GC-content offers us natural symbol frequencies for constructing random DNA strings. If the GC-content is $x$ , then we set the symbol frequencies of C and G equal to $\frac{x}{2}$ and the symbol frequencies of A and T equal to $\frac{1 - x}{2}$ . For example, if the GC-content is 40%, then as we construct the string, the next symbol is 'G'/'C' with probability 0.2, and the next symbol is 'A'/'T' with probability 0.3.

In practice, many probabilities wind up being very small. In order to work with small probabilities, we may plug them into a function that "blows them up" for the sake of comparison. Specifically, the common logarithm of $x$ (defined for $x > 0$ and denoted $\log_{10} (x)$ ) is the exponent to which we must raise 10 to obtain $x$ .

See Figure 1 for a graph of the common logarithm function $y = \log_{10} (x)$ . In this graph, we can see that the logarithm of $x$ -values between 0 and 1 always winds up mapping to $y$ -values between $- \infty$ and 0: $x$ -values near 0 have logarithms close to $- \infty$ , and $x$ -values close to 1 have logarithms close to $0$ . Thus, we will select the common logarithm as our function to "blow up" small probability values for comparison.

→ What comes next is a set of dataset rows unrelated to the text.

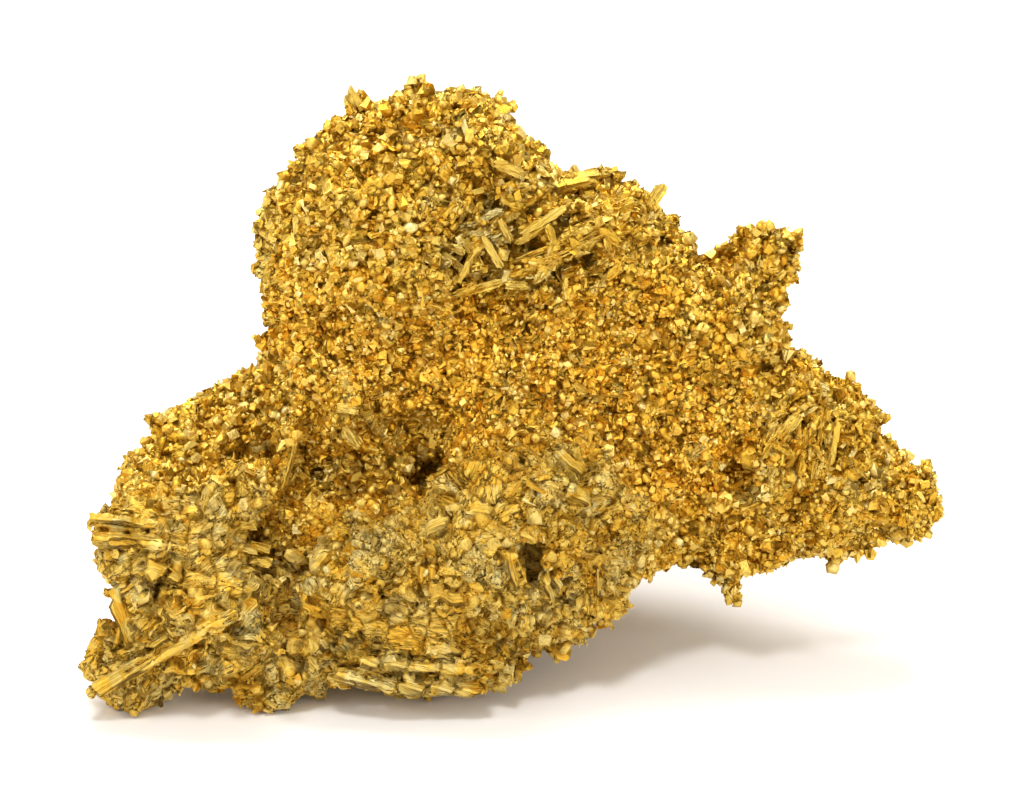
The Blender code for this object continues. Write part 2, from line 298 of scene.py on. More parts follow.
def put_in_order(mesh):
    """Numbers a grid's points and faces by their places, so that every run draws alike for them."""
    points = mesh_points(mesh)[0]
    order = np.lexsort(points.T)
    rank = np.empty(len(order), int)
    rank[order] = np.arange(len(order))
    corners = np.empty(len(mesh.loops), int)
    mesh.loops.foreach_get("vertex_index", corners)
    faces = rank[corners].reshape(-1, 4)
    turn = (faces.argmin(axis=1)[:, None] + np.arange(4)) % 4
    faces = np.take_along_axis(faces, turn, axis=1)
    faces = faces[np.lexsort(faces.T[::-1])]
    mesh.clear_geometry()
    fill_mesh(mesh, points[order], faces, np.arange(len(faces)) * 4)


def fill_mesh(mesh, points, corners, starts):
    mesh.vertices.add(points.size // 3)
    mesh.vertices.foreach_set("co", points.ravel())
    mesh.loops.add(corners.size)
    mesh.loops.foreach_set("vertex_index", corners.ravel())
    mesh.polygons.add(starts.size)
    mesh.polygons.foreach_set("loop_start", starts.ravel())
    mesh.update(calc_edges=True)


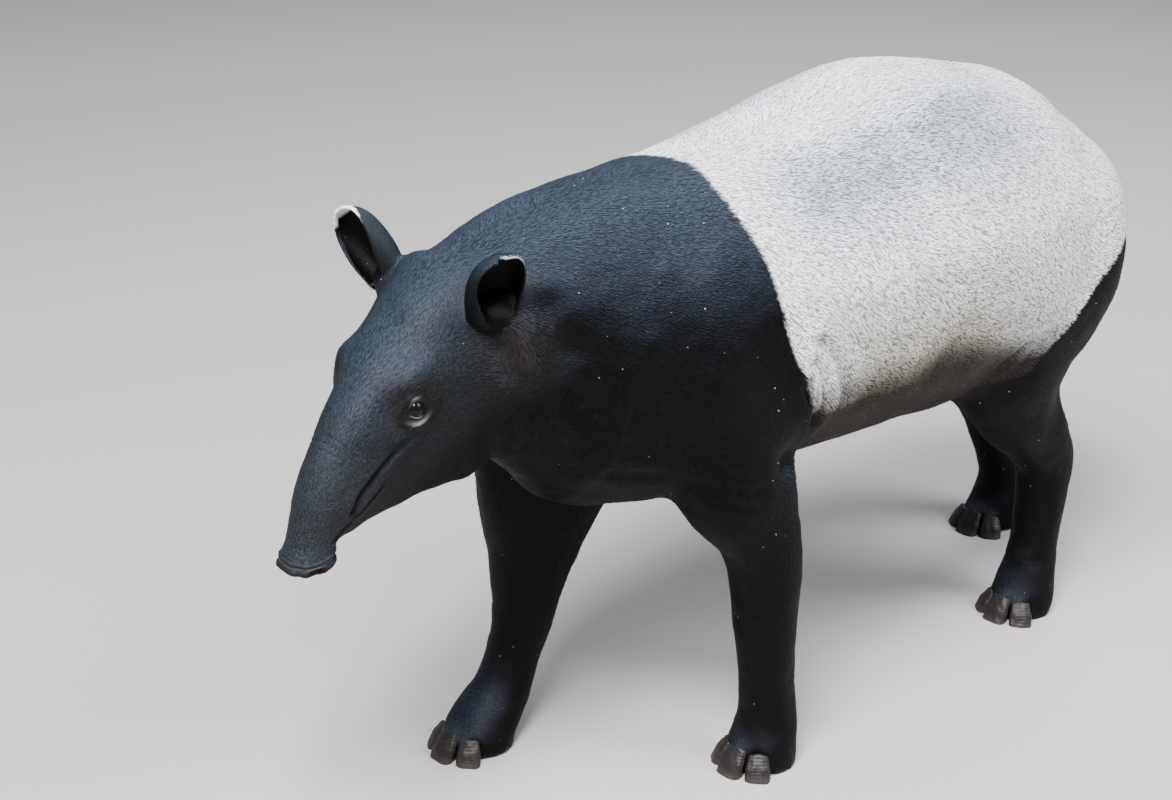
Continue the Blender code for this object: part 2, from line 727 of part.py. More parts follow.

Given: A DNA string $s$ of length at most 100 bp and an array $A$ containing at most 20 numbers between 0 and 1.

Return: An array $B$ having the same length as $A$ in which $B [k]$ represents the common logarithm of the probability that a random string constructed with the GC-content found in $A [k]$ will match $s$ exactly.

Sample Dataset

ACGATACAA
0.129 0.287 0.423 0.476 0.641 0.742 0.783

Sample Output

-5.737 -5.217 -5.263 -5.360 -5.958 -6.628 -7.009

이 문제는 1개의 문자열이 주어지고 그 다음 A배열이 주어진다. A배열은 각각 GC 비율을 의미한다. B배열 k번째 인덱스는 A배열의 k번째 인덱스이 GC비율과 연관이 있다. GC비율에 따라 무작위 문자열을 만들었을때, 이 문자열이 주어진 문자열과 완전히 같은 확률이 B배열의 인자이다. 이 확률이 너무나도 작기에 상용로그를 씌워서 넣는다

import math

if __name__=='__main__':#직접 실행시
    with open(r'파일경로','r') as file:
        string=next(file).rstrip()#주어진 문자열
        A=list(map(float,(next(file).rstrip()).split()))#A배열

B=[]
for i in A:#i가 GC비율
    p=1
    pA,pC=(1-i)/2,i/2#A/T확률, G/C확률
    for s in string:
        if s=='A' or s=='T':
            p*=pA
        elif s=='C' or s=='G':
            p*=pC
    B.append(round(math.log10(p),3))#상용로그 씌우고 소수점3자리까지

print(*B)